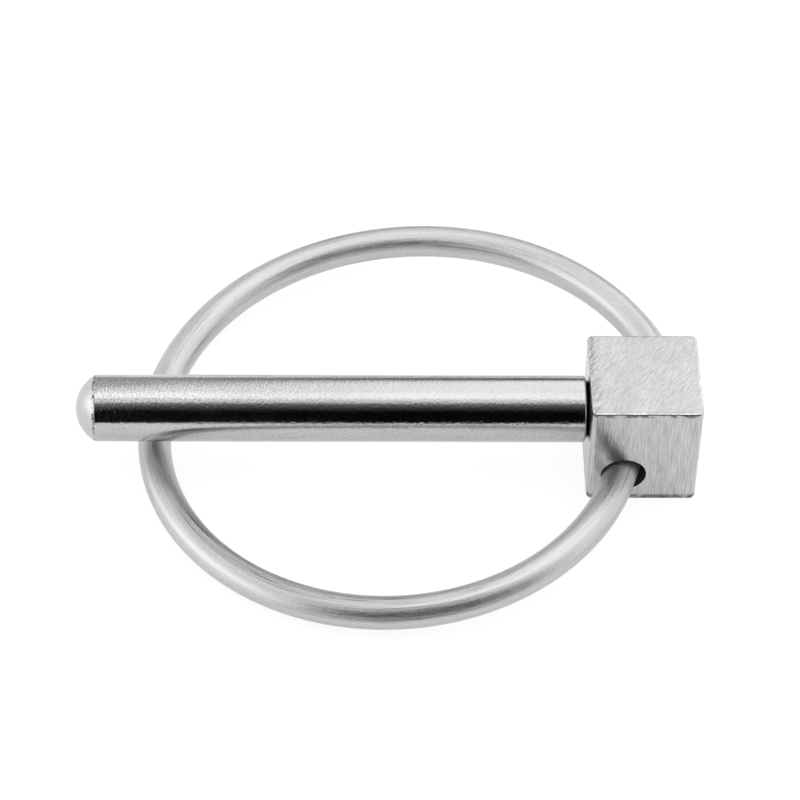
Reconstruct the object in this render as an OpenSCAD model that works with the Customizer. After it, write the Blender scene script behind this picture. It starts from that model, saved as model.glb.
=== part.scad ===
// Lynch pin with a square head and a swinging ring
// The origin is on the shaft's axis where the shaft meets the head.
// The tip points along -X, the front is -Y and the top of the head is +Z. Sizes are in millimetres.

/* [Shaft] */
// Diameter of the round shaft
shaft_d = 5.5; // [4.8:0.1:6.2]
// Length from the head's face to the tip
shaft_len = 42; // [38:0.5:60]
// Height of the domed nose
nose_len = 1.65; // [1:0.05:2.4]
// Length of the bevel where the shaft meets the head
shoulder_len = 0.3; // [0.1:0.05:0.5]
// How far the bevel reaches in from the shaft's outside
shoulder_depth = 0.5; // [0.2:0.05:0.6]
// Diameter of the spigot that is pressed into the head
spigot_d = 3; // [2.4:0.1:3.2]
// Length of the spigot
spigot_len = 5; // [4:0.1:6]

/* [Head] */
// Side of the square bar that the head is cut from
head_side = 9; // [8.6:0.1:11]
// Height of the head
head_h = 10.15; // [9.8:0.05:13]
// Height of the head's top above the shaft's axis
head_above = 4.05; // [3.6:0.05:4.4]
// Radius of the bar's four rolled edges
bar_edge_r = 0.5; // [0.3:0.05:1]
// Bevel left around the sawn top
top_break = 0.12; // [0.05:0.01:0.25]
// Bevel left around the sawn underside
bottom_break = 0.25; // [0.05:0.01:0.28]
// Space left past the end of the spigot in its bore
bore_spare = 0.4; // [0:0.1:0.8]

/* [Cross hole] */
// Depth of the cross hole's middle below the shaft's axis
hole_drop = 2.8; // [2.6:0.05:3.2]
// Angle of the cross hole, seen from above, from square to the head
hole_turn = 19.5; // [10:0.5:22]
// Rise of the cross hole from the front mouth to the back mouth
hole_rise = 0.6; // [0:0.1:1]
// Clearance around the wire in the cross hole
hole_play = 0.4; // [0.3:0.05:0.5]

/* [Ring] */
// Diameter of the ring's wire
wire_d = 2.7; // [2.2:0.1:3]
// Distance from the shaft's tip to the middle of the wire that crosses under it
ring_from_tip = 6.25; // [4:0.25:9]
// Gap between the shaft and the closed ring
ring_gap = 0.6; // [0.56:0.02:1]
// Angle of the crossing, seen from above, from square to the shaft
crossing_turn = 4.2; // [0:0.1:6]
// Angle at which the crossing rises to the back
crossing_rise = 0.8; // [0:0.1:2]
// Distance from the head's front mouth to the corner of the front bend
front_elbow = 1.5; // [1:0.05:2.5]
// Distance from that corner to each end of the front bend
front_leg = 0.6; // [0.4:0.05:0.9]
// Distance from the head's back mouth to the corner of the back bend
back_elbow = 3.05; // [2.6:0.05:4]
// Distance from that corner to each end of the back bend
back_leg = 1.95; // [1.6:0.05:2.2]
// Length of wire inside the head at each end
stub_len = 3.4; // [2.4:0.1:4]
// Bevel around the cut ends of the wire
wire_break = 0.2; // [0.1:0.05:0.4]

/* [Hidden] */
$fn = 96;

shaft_r = shaft_d / 2;
spigot_r = spigot_d / 2;
wire_r = wire_d / 2;
hole_r = wire_r + hole_play;
head_top = head_above;
head_bottom = head_above - head_h;
nose_r = (shaft_r * shaft_r + nose_len * nose_len) / (2 * nose_len);
spigot_break = 0.3;
past_head = 2;

// The wire is a hair thicker at the crossing and in the two bends, and the pieces between them end inside these.
swell = 0.02;
lap = 0.2;
crossing_half = 0.3;

// The cross hole runs from the middle of the front mouth to the middle of the back mouth.
hole_middle = [head_side / 2, 0, -hole_drop];
hole_span = [head_side * tan(hole_turn), head_side, hole_rise];
hole_dir = hole_span / norm(hole_span);

// The wire sits to the left in the hole and a little low, clear of its wall.
wire_offset = [-0.75 * hole_play, 0, -0.25 * hole_play];
front_mouth = hole_middle + wire_offset - hole_span / 2;
back_mouth = hole_middle + wire_offset + hole_span / 2;

// The ring crosses under the shaft near the tip, and runs to the back from there along crossing_dir.
crossing = [ring_from_tip - shaft_len, 0, -(shaft_r + ring_gap + wire_r)];
crossing_dir = [
    -sin(crossing_turn) * cos(crossing_rise),
    cos(crossing_turn) * cos(crossing_rise),
    sin(crossing_rise)
];

function unit(v) = v / norm(v);

// The direction square to along, in the plane that along and toward span
function square_to(along, toward) = unit(toward - (toward * along) * along);

// A frame whose X runs from centre to the arc's start, and whose Y is the way the arc leaves
function arc_frame(centre, inward, along) =
    let (x = -inward, y = along, z = cross(-inward, along))
    [
        [x[0], y[0], z[0], centre[0]],
        [x[1], y[1], z[1], centre[1]],
        [x[2], y[2], z[2], centre[2]],
        [0, 0, 0, 1]
    ];

// The angle, in degrees, that a length takes on an arc
function turn_of(length, radius) = length / radius * 180 / PI;

// Wire bent round the frame's Z, from one angle to another
module wire_arc(radius, from, to, r) {
    rotate([0, 0, from])
        rotate_extrude(angle = to - from)
            translate([radius, 0]) circle(r = r);
}

// Wire from start, straight along dir, with a bevelled end
module wire_stub(start, dir, len) {
    side = square_to(dir, [0, 0, 1]);
    multmatrix(arc_frame(start, -side, cross(dir, side))) {
        cylinder(r = wire_r, h = len - wire_break);
        translate([0, 0, len - wire_break])
            cylinder(r1 = wire_r, r2 = wire_r - wire_break, h = wire_break);
    }
}

// Half of the ring: an arc from the crossing, a bend at the elbow, and the straight end in the head.
// The arc is flat. Its end runs straight at the elbow, one leg away.
module half_ring(start_dir, mouth, into_head, elbow_out, leg) {
    elbow = mouth - into_head * elbow_out;
    reach = elbow - crossing;
    inward = square_to(start_dir, reach);
    sideways = reach * start_dir;
    across = reach * inward;
    arc_r = (sideways * sideways + across * across - leg * leg) / (2 * across);
    end_angle = atan2(across - arc_r, sideways) - atan2(leg, arc_r);
    arc_middle = crossing + arc_r * inward;
    arc_end = arc_middle + arc_r * (cos(end_angle) * start_dir + sin(end_angle) * inward);
    end_dir = cos(end_angle) * inward - sin(end_angle) * start_dir;
    bend = acos(end_dir * into_head);
    bend_r = leg / tan(bend / 2);
    bend_inward = square_to(end_dir, into_head);

    arc_from = turn_of(crossing_half - lap, arc_r);
    arc_to = end_angle + 90 + turn_of(lap, arc_r);

    multmatrix(arc_frame(arc_middle, inward, start_dir))
        wire_arc(arc_r, arc_from, arc_to, wire_r);
    multmatrix(arc_frame(arc_end + bend_r * bend_inward, bend_inward, end_dir))
        wire_arc(bend_r, 0, bend, wire_r + swell);
    wire_stub(elbow + (leg - lap) * into_head, into_head, elbow_out - leg + lap + stub_len);
}

// The short straight piece where the two halves meet under the shaft
module ring_crossing() {
    side = square_to(crossing_dir, [0, 0, 1]);
    multmatrix(arc_frame(crossing - crossing_half * crossing_dir, -side, cross(crossing_dir, side)))
        cylinder(r = wire_r + swell, h = 2 * crossing_half);
}

module cross_hole() {
    half = norm(hole_span) / 2 + past_head;
    side = square_to(hole_dir, [0, 0, 1]);
    multmatrix(arc_frame(hole_middle - half * hole_dir, -side, cross(hole_dir, side)))
        cylinder(r = hole_r, h = 2 * half);
}

// Outline of the head seen along a side, with the sawn ends bevelled
module head_outline() {
    half = head_side / 2;
    polygon([
        [-half, head_bottom + bottom_break],
        [-half + bottom_break, head_bottom],
        [half - bottom_break, head_bottom],
        [half, head_bottom + bottom_break],
        [half, head_top - top_break],
        [half - top_break, head_top],
        [-half + top_break, head_top],
        [-half, head_top - top_break]
    ]);
}

// One rolled edge of the bar, with the same bevels at its ends
module head_edge() {
    translate([0, 0, head_bottom])
        cylinder(r1 = bar_edge_r - bottom_break, r2 = bar_edge_r, h = bottom_break);
    translate([0, 0, head_bottom + bottom_break])
        cylinder(r = bar_edge_r, h = head_h - bottom_break - top_break);
    translate([0, 0, head_top - top_break])
        cylinder(r1 = bar_edge_r, r2 = bar_edge_r - top_break, h = top_break);
}

module head_block() {
    flat = head_side - 2 * bar_edge_r;
    for (turn = [0, 90])
        rotate([90, 0, turn])
            translate([0, 0, -flat / 2]) linear_extrude(flat) head_outline();
    for (x = [-flat / 2, flat / 2], y = [-flat / 2, flat / 2])
        translate([x, y, 0]) head_edge();
}

module head() {
    color([0.72, 0.72, 0.72])
    difference() {
        translate([head_side / 2, 0, 0]) head_block();
        cross_hole();
        rotate([0, 90, 0]) cylinder(r = spigot_r, h = spigot_len + bore_spare);
    }
}

// The round body. A sphere, as wide as the body at the dome's rim, shapes its nose.
module shaft_body() {
    body_from = (nose_len + nose_r) / 2;
    body_to = shaft_len - shoulder_len;
    translate([-shaft_len, 0, 0]) rotate([0, 90, 0]) {
        intersection() {
            cylinder(r = shaft_r, h = nose_r);
            translate([0, 0, nose_r]) sphere(r = nose_r);
        }
        translate([0, 0, body_from]) cylinder(r = shaft_r, h = body_to - body_from);
        translate([0, 0, body_to])
            cylinder(r1 = shaft_r, r2 = shaft_r - shoulder_depth, h = shoulder_len);
    }
}

module spigot() {
    rotate([0, 90, 0]) {
        cylinder(r = spigot_r, h = spigot_len - spigot_break);
        translate([0, 0, spigot_len - spigot_break])
            cylinder(r1 = spigot_r, r2 = spigot_r - spigot_break, h = spigot_break);
    }
}

// The cross hole is drilled with the spigot in place, so it notches the spigot and locks it.
module shaft() {
    color([0.78, 0.78, 0.79])
    union() {
        shaft_body();
        difference() {
            spigot();
            cross_hole();
        }
    }
}

module ring() {
    color([0.66, 0.66, 0.67])
    union() {
        ring_crossing();
        half_ring(-crossing_dir, front_mouth, hole_dir, front_elbow, front_leg);
        half_ring(crossing_dir, back_mouth, -hole_dir, back_elbow, back_leg);
    }
}

shaft();
head();
ring();
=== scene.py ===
import math

import bmesh
import bpy
from mathutils import Matrix, Vector, noise


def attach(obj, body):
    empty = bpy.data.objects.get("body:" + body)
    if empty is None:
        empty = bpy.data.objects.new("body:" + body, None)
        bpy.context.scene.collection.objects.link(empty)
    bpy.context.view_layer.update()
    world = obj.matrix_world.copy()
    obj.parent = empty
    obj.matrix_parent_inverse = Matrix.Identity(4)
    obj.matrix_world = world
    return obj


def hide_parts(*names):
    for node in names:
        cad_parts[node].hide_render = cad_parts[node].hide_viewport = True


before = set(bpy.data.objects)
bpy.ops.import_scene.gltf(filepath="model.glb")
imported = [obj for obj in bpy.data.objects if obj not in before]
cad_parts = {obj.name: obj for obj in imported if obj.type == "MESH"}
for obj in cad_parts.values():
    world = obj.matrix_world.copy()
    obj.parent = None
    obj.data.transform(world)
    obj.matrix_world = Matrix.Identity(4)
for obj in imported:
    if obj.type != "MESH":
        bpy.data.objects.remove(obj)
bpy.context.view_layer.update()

# Sizes of the pin, in metres. The origin is on the shaft's axis at the head's left face.
MM = 0.001
SHAFT_R = 2.75 * MM
SHAFT_LEN = 42 * MM
NOSE_LEN = 1.65 * MM
SHOULDER_LEN = 0.3 * MM
SHOULDER_DEPTH = 0.5 * MM
RIM_BREAK = 0.07 * MM
SPIGOT_R = 1.5 * MM
SPIGOT_LEN = 5 * MM
SPIGOT_BREAK = 0.3 * MM
BORE_DEPTH = 5.4 * MM
HEAD_SIDE = 9 * MM
HEAD_TOP = 4.05 * MM
HEAD_BOTTOM = -6.1 * MM
BAR_EDGE_R = 0.5 * MM
TOP_BREAK = 0.12 * MM
BOTTOM_BREAK = 0.25 * MM
HOLE_R = 1.75 * MM
WIRE_R = 1.35 * MM
WIRE_BREAK = 0.2 * MM
STUB_LEN = 3.4 * MM

# The burr that the saw left round the ends of the head
BURR_WIDTH = 0.13 * MM
BURR_OUT = 0.05 * MM
BURR_LIFT = 0.06 * MM

# The cross hole, and the mouths where the wire leaves it
HOLE_TURN = math.radians(19.5)
HOLE_MIDDLE = Vector((4.5, 0, -2.8)) * MM
HOLE_SPAN = Vector((9 * math.tan(HOLE_TURN), 9, 0.6)) * MM
HOLE_DIR = HOLE_SPAN.normalized()
WIRE_OFFSET = Vector((-0.3, 0, -0.1)) * MM
FRONT_MOUTH = HOLE_MIDDLE + WIRE_OFFSET - HOLE_SPAN / 2
BACK_MOUTH = HOLE_MIDDLE + WIRE_OFFSET + HOLE_SPAN / 2

# The wire's crossing under the shaft, and its bends
CROSSING = Vector((-35.75, 0, -4.7)) * MM
CROSSING_TURN = math.radians(4.2)
CROSSING_RISE = math.radians(0.8)
CROSSING_DIR = Vector((
    -math.sin(CROSSING_TURN) * math.cos(CROSSING_RISE),
    math.cos(CROSSING_TURN) * math.cos(CROSSING_RISE),
    math.sin(CROSSING_RISE),
))
FRONT_ELBOW, FRONT_LEG = 1.5 * MM, 0.6 * MM
BACK_ELBOW, BACK_LEG = 3.05 * MM, 1.95 * MM

# Flat faces round each round form, or along it
DOME_STEPS = 20
SHAFT_SIDES = 180
NOTCH_SIDES = 96
HOLE_SIDES = 128
BORE_SIDES = 64
SAWN_EDGE_CUTS = 70
WIRE_SIDES = 48
ARC_STEPS = 110
BEND_STEPS = 10
STUB_STEPS = 8

# How far outside the head the drills start
PAST_HEAD = 2 * MM
PAST_BORE = 1 * MM

# Points this close count as lying in one plane, and as touching
LEVEL = 1e-6
TOUCHING = 1e-7

# The places of these axes in a point
X, Z = 0, 2

FLOOR_Z = HEAD_BOTTOM


def lies_at(part, axis, value):
    """Whether every point of an edge or a face has this value on an axis"""
    return all(abs(vert.co[axis] - value) < LEVEL for vert in part.verts)


def bevel(bm, edges, size, segments):
    """Rounds edges off by size"""
    bmesh.ops.bevel(bm, geom=edges, offset=size, affect="EDGES", segments=segments, profile=0.5,
                    material=-1)


def finish_mesh(name, bm, sharp_deg=35):
    """An object at the origin from a bmesh, smooth except where its faces meet sharply"""
    bmesh.ops.recalc_face_normals(bm, faces=bm.faces)
    mesh = bpy.data.meshes.new(name)
    bm.to_mesh(mesh)
    bm.free()
    mesh.shade_smooth()
    mesh.set_sharp_from_angle(angle=math.radians(sharp_deg))
    obj = bpy.data.objects.new(name, mesh)
    bpy.context.scene.collection.objects.link(obj)
    return obj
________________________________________
GOAL OF THE EXERCISE
Exactly the lines from the line that has "color([0.78, 0.78, 0.79])" through the line that has "obj.parent = empty" are to be repeated, both included, with nothing added.

RESPONSE FOR THIS EXERCISE
    color([0.78, 0.78, 0.79])
    union() {
        shaft_body();
        difference() {
            spigot();
            cross_hole();
        }
    }
}

module ring() {
    color([0.66, 0.66, 0.67])
    union() {
        ring_crossing();
        half_ring(-crossing_dir, front_mouth, hole_dir, front_elbow, front_leg);
        half_ring(crossing_dir, back_mouth, -hole_dir, back_elbow, back_leg);
    }
}

shaft();
head();
ring();
=== scene.py ===
import math

import bmesh
import bpy
from mathutils import Matrix, Vector, noise


def attach(obj, body):
    empty = bpy.data.objects.get("body:" + body)
    if empty is None:
        empty = bpy.data.objects.new("body:" + body, None)
        bpy.context.scene.collection.objects.link(empty)
    bpy.context.view_layer.update()
    world = obj.matrix_world.copy()
    obj.parent = empty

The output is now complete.